Judith Rodin, first woman named president of Ivy League university
This date marks two “firsts” for Judith Rodin—the first Penn graduate to serve as president of the University of Pennsylvania and the first woman to become president of an Ivy League institution. But being first was not an unusual place for this research psychologist to be.
After completing a Ph.D. at Columbia, she taught briefly at New York University, before beginning a 22-year career at Yale. Arriving there in 1972, she soon earned an international reputation as both a pioneer in the women’s health movement and one of the first psychologists to study the biological and psychological factors that led to obesity. Her research also contributed to the understanding of aging by demonstrating that elderly people given control over their environment are more active, healthier, and live longer than those who are not. She became Chair of the Department of Psychology, Dean of the Yale Graduate School of Arts and Sciences, and finally Provost before accepting the position at Penn.
The Penn trustees praised her “interpersonal skills [and her] political and social sensitivity, indeed, the charisma, to inspire others …” But at a going-away party at Yale, her former students told her that she had been “a horrible role model” because she was “always strung out and anxious, trying to do too many things at once. We made different decisions with our lives,” they said, “and we’re really happy.”

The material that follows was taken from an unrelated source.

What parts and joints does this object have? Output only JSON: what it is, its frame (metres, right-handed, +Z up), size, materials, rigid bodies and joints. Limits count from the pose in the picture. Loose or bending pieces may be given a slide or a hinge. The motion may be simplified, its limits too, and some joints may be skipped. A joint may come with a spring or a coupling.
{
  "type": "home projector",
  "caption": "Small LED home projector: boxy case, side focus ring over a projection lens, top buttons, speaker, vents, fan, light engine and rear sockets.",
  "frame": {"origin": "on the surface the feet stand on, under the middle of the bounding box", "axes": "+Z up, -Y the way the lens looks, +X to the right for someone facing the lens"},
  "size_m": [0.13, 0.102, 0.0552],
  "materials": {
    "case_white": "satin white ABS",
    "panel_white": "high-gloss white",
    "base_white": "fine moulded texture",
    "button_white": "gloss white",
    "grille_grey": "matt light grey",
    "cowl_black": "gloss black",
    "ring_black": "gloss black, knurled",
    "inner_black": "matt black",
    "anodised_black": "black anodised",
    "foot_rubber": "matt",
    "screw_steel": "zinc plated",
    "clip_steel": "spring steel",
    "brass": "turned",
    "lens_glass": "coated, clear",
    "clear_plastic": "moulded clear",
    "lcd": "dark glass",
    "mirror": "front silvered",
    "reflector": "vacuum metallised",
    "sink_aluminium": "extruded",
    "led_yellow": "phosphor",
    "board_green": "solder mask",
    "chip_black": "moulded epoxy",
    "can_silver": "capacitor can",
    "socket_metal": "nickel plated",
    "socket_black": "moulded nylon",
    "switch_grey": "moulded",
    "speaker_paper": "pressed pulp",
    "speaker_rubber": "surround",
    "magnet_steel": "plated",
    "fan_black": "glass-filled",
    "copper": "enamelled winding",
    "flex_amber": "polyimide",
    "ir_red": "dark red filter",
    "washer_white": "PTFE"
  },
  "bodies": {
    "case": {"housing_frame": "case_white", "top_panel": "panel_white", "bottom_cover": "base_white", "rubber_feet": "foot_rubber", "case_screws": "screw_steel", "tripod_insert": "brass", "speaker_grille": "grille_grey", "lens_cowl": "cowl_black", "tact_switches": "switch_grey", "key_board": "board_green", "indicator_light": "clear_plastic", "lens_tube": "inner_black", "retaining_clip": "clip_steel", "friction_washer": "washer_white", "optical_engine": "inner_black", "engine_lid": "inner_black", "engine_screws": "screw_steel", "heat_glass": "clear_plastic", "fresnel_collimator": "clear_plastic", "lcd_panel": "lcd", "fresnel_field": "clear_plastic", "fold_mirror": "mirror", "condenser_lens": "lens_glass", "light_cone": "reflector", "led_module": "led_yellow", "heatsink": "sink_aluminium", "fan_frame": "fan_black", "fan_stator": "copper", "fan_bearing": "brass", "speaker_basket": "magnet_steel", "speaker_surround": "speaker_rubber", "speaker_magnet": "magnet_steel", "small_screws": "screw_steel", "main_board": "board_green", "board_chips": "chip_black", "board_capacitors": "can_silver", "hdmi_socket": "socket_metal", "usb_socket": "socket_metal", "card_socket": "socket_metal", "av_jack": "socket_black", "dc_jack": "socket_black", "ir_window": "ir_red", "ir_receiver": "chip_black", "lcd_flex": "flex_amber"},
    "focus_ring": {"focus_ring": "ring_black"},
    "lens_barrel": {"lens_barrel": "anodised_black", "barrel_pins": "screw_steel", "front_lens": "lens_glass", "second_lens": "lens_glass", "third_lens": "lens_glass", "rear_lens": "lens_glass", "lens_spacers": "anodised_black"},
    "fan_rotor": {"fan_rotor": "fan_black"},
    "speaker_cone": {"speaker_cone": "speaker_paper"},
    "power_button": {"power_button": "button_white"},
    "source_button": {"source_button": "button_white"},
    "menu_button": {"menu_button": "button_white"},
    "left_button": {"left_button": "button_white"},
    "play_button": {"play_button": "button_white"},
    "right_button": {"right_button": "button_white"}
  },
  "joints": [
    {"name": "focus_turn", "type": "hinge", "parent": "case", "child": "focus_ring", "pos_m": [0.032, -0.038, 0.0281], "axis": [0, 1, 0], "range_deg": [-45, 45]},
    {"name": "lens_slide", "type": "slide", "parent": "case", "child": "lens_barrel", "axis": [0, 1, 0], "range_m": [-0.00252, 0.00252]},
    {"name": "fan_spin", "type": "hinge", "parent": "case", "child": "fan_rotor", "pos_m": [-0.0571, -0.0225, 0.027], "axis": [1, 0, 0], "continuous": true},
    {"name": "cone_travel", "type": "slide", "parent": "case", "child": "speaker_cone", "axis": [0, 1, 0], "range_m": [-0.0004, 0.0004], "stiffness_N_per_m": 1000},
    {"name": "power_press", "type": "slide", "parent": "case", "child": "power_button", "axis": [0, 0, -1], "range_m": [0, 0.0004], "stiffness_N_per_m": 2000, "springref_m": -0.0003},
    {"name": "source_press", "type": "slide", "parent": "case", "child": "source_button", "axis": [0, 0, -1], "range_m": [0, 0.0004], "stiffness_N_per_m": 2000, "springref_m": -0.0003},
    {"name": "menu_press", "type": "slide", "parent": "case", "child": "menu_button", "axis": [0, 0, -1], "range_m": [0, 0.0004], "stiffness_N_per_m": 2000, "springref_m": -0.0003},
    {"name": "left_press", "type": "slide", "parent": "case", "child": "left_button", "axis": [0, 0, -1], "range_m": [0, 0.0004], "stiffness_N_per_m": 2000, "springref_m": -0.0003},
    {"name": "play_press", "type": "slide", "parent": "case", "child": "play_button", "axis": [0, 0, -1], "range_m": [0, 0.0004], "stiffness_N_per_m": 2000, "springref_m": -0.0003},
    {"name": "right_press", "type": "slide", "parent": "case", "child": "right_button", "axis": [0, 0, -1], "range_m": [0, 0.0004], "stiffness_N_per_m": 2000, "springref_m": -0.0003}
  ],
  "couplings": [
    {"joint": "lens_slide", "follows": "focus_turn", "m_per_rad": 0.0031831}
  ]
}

Almost 20 years later, Rodin told a Washington audience that the party was a turning point in her life. “I changed a lot of things in my life after that to really make sure I was focusing on balance.”
In 2005, Rodin achieved yet another first when she became the first woman to serve as President of the Rockefeller Foundation, one of the world’s leading philanthropic organizations. In 2011, she was on the list of Forbes magazine’s “World’s 100 Most Powerful Women.”
Sources: “History of Institutional Planning at the University of Pennsylvania,” UPenn Archives; “Judith Rodin, PhD,” Rockefeller Foundation; “Judith Rodin and the Myth of Women ‘Having It All,’” Time Magazine, June 15, 2012.